4. BioTfuel® – The fuel for the future must be sustainable

To archive climate neutrality, we also need to think about our fuel. What will drive us in the future? What will drive the next generation? Which other technologies for climate change will there be? One solution to further reduce CO₂ emissions are biofuels. Using plant-based fuels instead of gasoline or diesel can reduce CO₂ emissions by up to 90 percent.

However, there is a risk that cultivating biomass could take up arable land that could otherwise be used for food crops. In collaboration with French partners, we are researching a production method based on second-generation biomass. Second-generation biomass consists of mainly waste and residues such as straw and wood offcuts that do not compete with food crops.

With BioTfuel®, we develop a sustainable process chain, while both producing BioTfuel® economically as well as making it suitable for mass production. As a result, biomass as natural waste can be turned into high-quality fuel and diesel.

5. Oxyfuel

A change mindset coming with technologies for climate change must also take place in the construction industry, as approximately 8% of global CO₂emissions are attributable to the steadily growing cement industry. Only a third of these CO₂emissions result from the combustion of fossil fuels such as coal or petroleum coke, while the biggest share is released by the calcination of limestone. Depending on quality, limestone – the main component of cement – consists of 35% to 44% CO₂.

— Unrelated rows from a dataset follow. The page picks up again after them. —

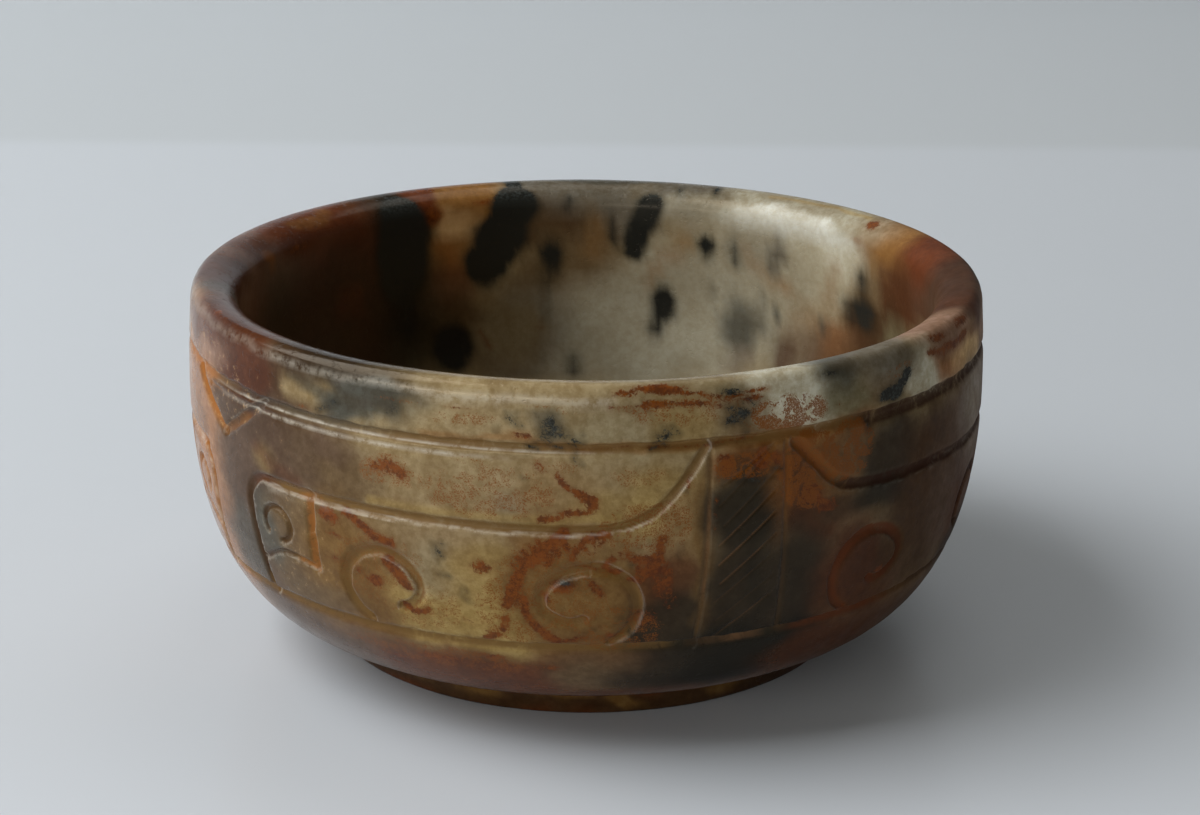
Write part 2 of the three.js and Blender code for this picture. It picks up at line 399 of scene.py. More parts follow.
@dataclass
class Unrolled:
    """The cup's surface laid flat: azimuth one way and length along the outline the other."""

    section: Section

    def __post_init__(self) -> None:
        """Works out the outline, the length along it and the rows where each face ends."""
        section = self.section
        self.line = section.outline()
        steps = np.hypot(*np.diff(self.line, axis=0).T)
        self.lengths = np.concatenate([[0.0], np.cumsum(steps)])
        self.foot_end = len(section.foot_rings())
        self.foot_side = self.foot_end - 1 - round(section.foot_height / section.foot_side_step)
        self.wall_end = self.foot_end + len(section.wall_rings())
        self.lip_end = self.wall_end + len(section.lip_rings()) - 1
        self.crown = int(self.line[:, 1].argmax())

    def stations(self, radius: np.ndarray, height: np.ndarray) -> np.ndarray:
        """Finds the length along the outline of many points.

        Args:
            radius: Distance of each point from the turning axis.
            height: Height of each point.

        Returns:
            The length along the outline at the nearest place on it.
        """
        points = np.stack([radius, height], 1)
        parts = []
        for chunk in np.array_split(points, max(1, len(points) // 8000)):
            _, share, _ = nearest_on_line(chunk, self.line)
            parts.append(share * self.lengths[-1])
        return np.concatenate(parts)

    def station(self, face: Face, value: float) -> float:
        """Finds the length along the outline of a place on one face.

        Args:
            face: Which face the place is on.
            value: The place on it, as the face's own words say.

        Returns:
            The length along the outline.
        """
        if face is Face.OUTSIDE:
            rows = slice(self.foot_side, self.wall_end)
            return float(np.interp(value, self.line[rows, 1], self.lengths[rows]))
        if face is Face.UNDER:
            rows = slice(0, self.foot_side)
            return float(np.interp(value, self.line[rows, 0], self.lengths[rows]))
        if face is Face.LIP:
            ends = self.lengths[self.wall_end - 1], self.lengths[self.lip_end - 1]
            return float(ends[0] + value * (ends[1] - ends[0]))
        rows = slice(self.crown if face is Face.INSIDE else self.lip_end - 1, None)
        if face is Face.INSIDE:
            heights = self.line[rows, 1][::-1]
            return float(np.interp(value, heights, self.lengths[rows][::-1]))
        radii = self.line[rows, 0][::-1]
        return float(np.interp(value, radii, self.lengths[rows][::-1]))


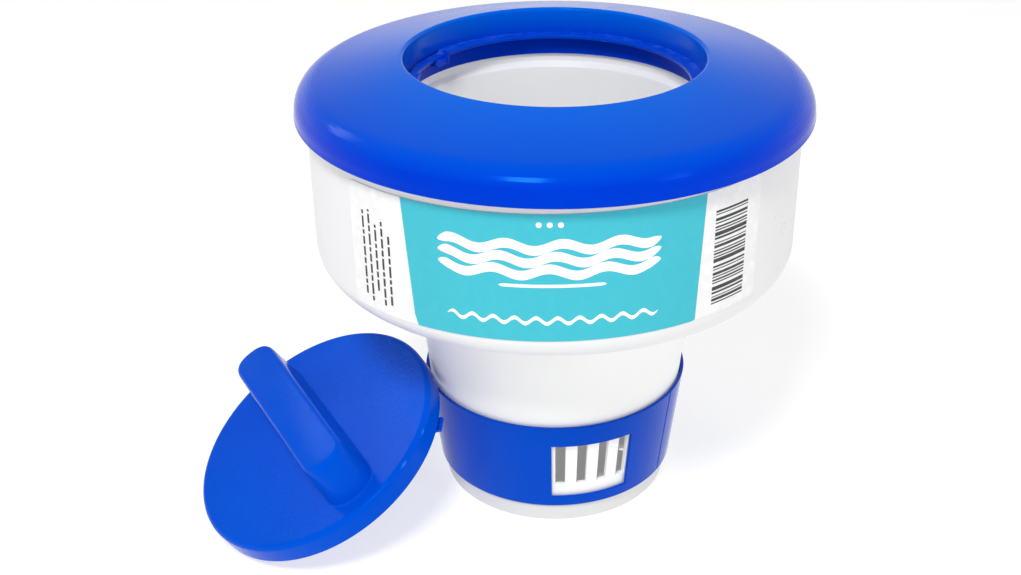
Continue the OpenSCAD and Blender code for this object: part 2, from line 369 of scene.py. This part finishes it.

We, at thyssenkrupp, are developing technologies and solutions for sustainable cement production without losing sight of plant profitability and productivity. One example of this is our newly developed polysius® pure oxyfuel technology for optimum CO₂separation. With the second-generation polysius® pure oxyfuel process, exhaust gas recirculation can be eliminated. This results in considerable savings in investment and operating costs, thus making polysius® pure oxyfuel the best-in-class technology for CO₂capture. Another advantage is that existing kiln plants can also be retrofitted with this process. By using the polysius® pure oxyfuel process, our customers profit from optimized operating costs, while freeing our communities and environment from high CO₂emissions. Another step to help the climate.

6. EnviNOx®

We live in a time where the population is growing rapidly, and the question "How to feed humanity?" is a major issue. Since agriculture cannot avoid using fertilizers to meet demand, we have to come up with something.

The fact that about 60% of anthropogenic emissions originate from agriculture represents an environmental disaster. By producing fertilizers, nitrous oxide, better known as laughing gas, is emitted in large quantities. Here comes EnviNOx® into play. Thanks to the technology, N2O can be broken down into its components nitrogen and oxygen, leading to greater success in combating climate change.

Greenwashing or Game-changing?

Of course, we still have a tough road ahead of us to meet our climate goals. However, we are ready to face the challenges of today and tomorrow. Whether with our current technologies for climate change or the ones we will develop in the future. That is why we believe it is important to set many cogs in motion, expand, and advance our technologies. For ourselves, for upcoming generations, and for work we can be proud of in the future.